## Start Material to process
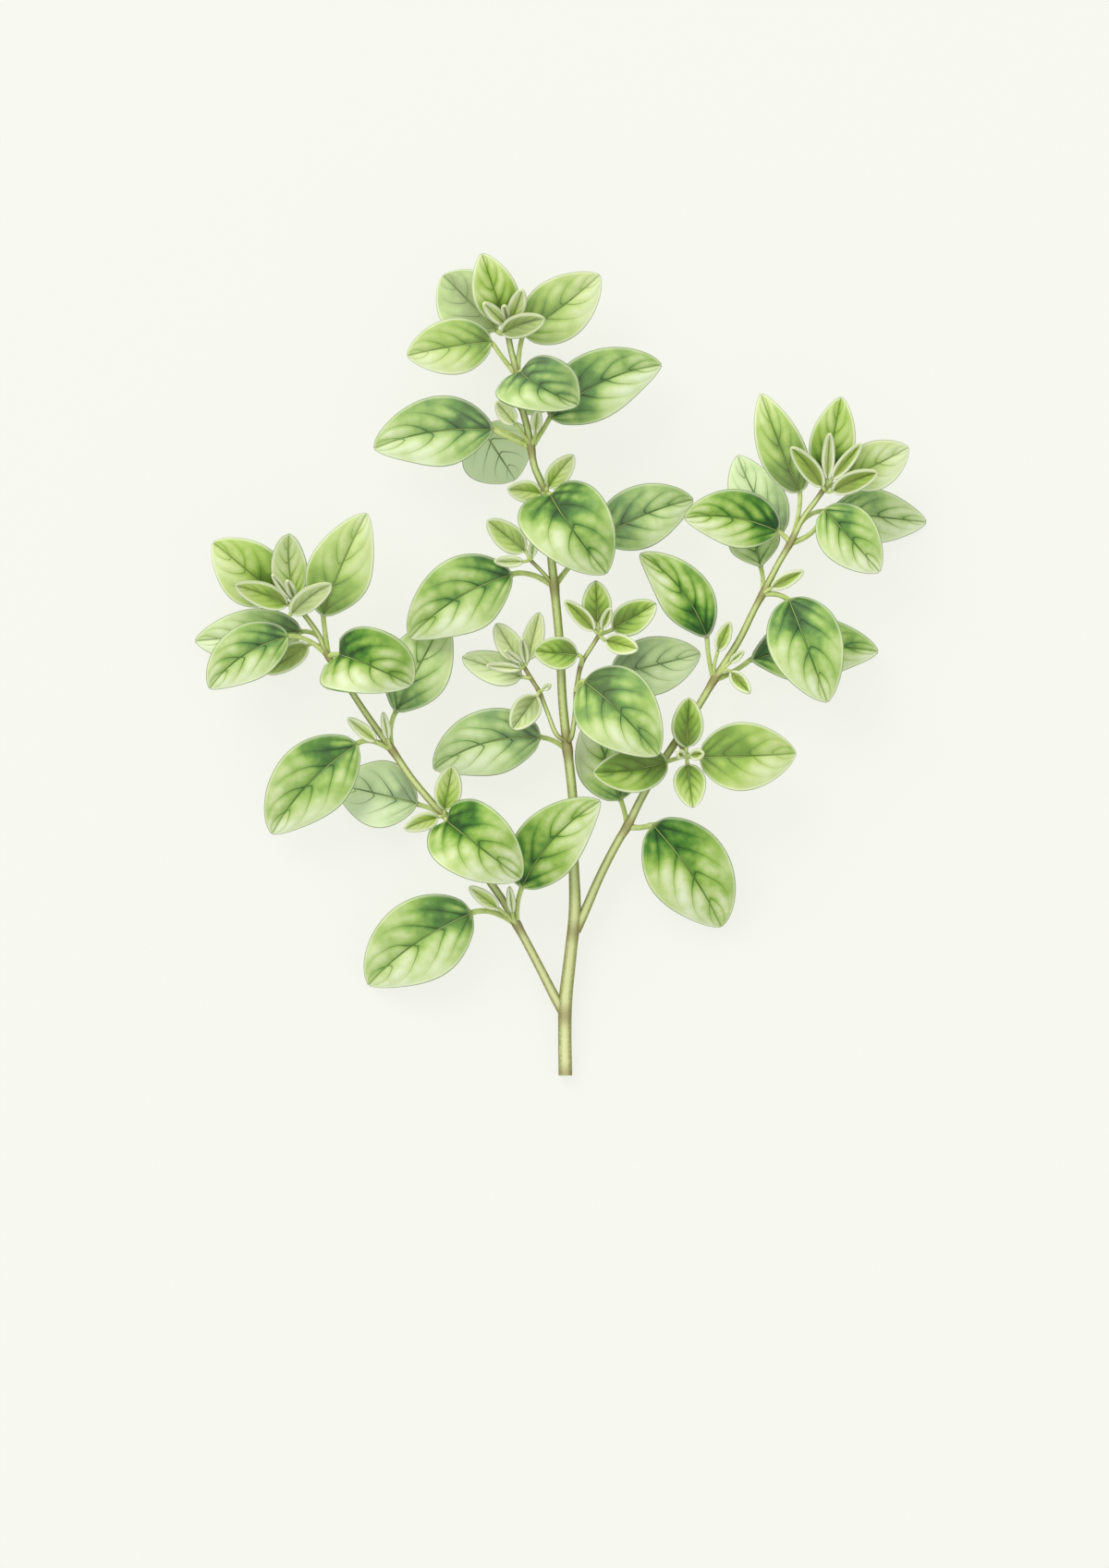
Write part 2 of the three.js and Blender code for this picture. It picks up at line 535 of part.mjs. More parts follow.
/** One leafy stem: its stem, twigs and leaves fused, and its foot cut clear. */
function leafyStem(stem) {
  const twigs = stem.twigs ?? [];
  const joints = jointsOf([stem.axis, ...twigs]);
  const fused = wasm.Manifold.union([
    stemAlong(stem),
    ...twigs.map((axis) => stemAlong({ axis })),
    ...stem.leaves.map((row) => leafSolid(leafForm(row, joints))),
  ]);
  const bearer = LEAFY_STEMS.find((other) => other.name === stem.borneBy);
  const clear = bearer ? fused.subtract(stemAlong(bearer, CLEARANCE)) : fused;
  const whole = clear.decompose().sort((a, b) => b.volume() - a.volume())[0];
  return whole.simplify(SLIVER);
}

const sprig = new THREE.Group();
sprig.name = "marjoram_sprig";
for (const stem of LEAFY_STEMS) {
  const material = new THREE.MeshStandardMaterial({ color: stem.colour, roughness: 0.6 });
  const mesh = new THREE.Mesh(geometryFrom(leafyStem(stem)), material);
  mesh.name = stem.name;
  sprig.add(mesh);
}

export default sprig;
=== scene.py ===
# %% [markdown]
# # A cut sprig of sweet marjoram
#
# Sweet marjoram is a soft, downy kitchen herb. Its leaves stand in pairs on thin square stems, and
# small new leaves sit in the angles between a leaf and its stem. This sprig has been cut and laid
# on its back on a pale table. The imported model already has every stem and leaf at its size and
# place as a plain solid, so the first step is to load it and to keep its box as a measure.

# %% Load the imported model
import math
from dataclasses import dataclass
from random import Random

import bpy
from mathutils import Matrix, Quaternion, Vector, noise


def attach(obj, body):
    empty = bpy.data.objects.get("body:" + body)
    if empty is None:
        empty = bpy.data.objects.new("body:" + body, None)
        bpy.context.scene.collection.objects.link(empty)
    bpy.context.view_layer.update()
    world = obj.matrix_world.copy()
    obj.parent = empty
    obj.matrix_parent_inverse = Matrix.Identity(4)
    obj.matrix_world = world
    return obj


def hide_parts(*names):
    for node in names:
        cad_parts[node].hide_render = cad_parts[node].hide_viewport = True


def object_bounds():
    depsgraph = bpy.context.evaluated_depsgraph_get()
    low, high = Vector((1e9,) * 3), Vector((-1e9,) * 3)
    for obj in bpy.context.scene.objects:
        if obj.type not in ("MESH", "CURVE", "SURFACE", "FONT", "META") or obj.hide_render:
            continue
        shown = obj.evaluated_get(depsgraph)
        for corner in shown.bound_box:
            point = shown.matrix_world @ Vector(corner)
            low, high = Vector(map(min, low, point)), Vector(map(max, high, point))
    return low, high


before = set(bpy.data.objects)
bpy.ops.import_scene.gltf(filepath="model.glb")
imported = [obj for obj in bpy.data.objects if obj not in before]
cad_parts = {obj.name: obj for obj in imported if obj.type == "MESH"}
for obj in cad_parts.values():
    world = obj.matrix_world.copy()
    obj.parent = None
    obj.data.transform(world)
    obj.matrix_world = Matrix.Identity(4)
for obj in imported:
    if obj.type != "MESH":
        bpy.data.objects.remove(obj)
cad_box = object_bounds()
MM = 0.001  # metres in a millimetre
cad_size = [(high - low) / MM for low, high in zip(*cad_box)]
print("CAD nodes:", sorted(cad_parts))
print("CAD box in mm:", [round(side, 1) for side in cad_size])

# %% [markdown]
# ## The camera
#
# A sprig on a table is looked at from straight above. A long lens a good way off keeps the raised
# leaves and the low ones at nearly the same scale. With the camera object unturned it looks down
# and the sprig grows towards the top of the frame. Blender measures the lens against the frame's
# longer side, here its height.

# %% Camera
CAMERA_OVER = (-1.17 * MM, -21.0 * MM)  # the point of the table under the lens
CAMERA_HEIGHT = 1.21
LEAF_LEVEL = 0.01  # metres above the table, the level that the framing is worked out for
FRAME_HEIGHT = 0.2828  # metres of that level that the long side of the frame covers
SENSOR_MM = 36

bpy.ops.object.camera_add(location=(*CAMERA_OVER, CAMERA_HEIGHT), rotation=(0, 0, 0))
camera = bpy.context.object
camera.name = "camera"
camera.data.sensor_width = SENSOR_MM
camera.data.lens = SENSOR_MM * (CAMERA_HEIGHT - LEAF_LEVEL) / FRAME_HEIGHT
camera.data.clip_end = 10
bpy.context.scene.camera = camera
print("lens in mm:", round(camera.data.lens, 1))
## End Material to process
## Start Material to process
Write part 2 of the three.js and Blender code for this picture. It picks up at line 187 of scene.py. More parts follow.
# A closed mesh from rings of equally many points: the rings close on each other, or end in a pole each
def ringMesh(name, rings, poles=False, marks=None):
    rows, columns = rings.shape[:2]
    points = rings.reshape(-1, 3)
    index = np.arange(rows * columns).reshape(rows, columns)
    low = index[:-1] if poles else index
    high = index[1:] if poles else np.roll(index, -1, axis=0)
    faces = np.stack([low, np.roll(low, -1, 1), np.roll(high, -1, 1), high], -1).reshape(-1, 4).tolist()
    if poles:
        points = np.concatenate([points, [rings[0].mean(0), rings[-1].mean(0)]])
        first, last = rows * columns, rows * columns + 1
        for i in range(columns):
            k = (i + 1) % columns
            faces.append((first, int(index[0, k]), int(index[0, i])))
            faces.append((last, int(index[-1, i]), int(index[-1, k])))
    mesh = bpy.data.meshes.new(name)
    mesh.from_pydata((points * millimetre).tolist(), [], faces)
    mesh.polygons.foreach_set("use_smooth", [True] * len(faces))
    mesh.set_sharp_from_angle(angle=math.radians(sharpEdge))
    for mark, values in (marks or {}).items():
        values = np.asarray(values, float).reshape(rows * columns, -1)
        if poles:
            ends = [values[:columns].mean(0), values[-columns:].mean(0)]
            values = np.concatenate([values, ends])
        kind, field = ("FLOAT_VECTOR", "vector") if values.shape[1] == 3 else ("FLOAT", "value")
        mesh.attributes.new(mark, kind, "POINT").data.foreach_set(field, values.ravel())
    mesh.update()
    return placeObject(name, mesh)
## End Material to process
## Start Material to process
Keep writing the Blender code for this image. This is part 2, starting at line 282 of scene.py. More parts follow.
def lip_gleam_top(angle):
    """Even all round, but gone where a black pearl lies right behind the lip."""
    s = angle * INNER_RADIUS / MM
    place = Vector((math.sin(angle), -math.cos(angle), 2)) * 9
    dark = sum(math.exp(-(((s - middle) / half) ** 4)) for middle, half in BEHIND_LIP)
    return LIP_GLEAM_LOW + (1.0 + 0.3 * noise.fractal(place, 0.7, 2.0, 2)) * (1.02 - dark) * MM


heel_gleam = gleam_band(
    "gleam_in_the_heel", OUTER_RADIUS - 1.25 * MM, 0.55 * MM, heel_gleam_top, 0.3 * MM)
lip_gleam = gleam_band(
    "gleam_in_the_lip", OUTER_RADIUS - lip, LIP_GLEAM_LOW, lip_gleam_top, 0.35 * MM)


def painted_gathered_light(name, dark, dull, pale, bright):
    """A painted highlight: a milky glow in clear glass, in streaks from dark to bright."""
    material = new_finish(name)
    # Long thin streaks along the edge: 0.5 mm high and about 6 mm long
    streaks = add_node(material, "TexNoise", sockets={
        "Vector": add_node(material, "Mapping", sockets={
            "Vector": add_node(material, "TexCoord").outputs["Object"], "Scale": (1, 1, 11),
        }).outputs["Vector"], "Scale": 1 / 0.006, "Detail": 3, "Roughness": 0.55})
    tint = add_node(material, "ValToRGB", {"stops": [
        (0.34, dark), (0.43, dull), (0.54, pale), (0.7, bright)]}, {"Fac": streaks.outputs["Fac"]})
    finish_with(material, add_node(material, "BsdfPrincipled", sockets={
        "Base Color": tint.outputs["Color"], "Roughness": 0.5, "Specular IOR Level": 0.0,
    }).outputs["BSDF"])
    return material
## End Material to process
* **The task**:
Read the entries above, then pull out the lines that include "picks".

* **Answer to this exercise**:
Write part 2 of the three.js and Blender code for this picture. It picks up at line 535 of part.mjs. More parts follow.
Write part 2 of the three.js and Blender code for this picture. It picks up at line 187 of scene.py. More parts follow.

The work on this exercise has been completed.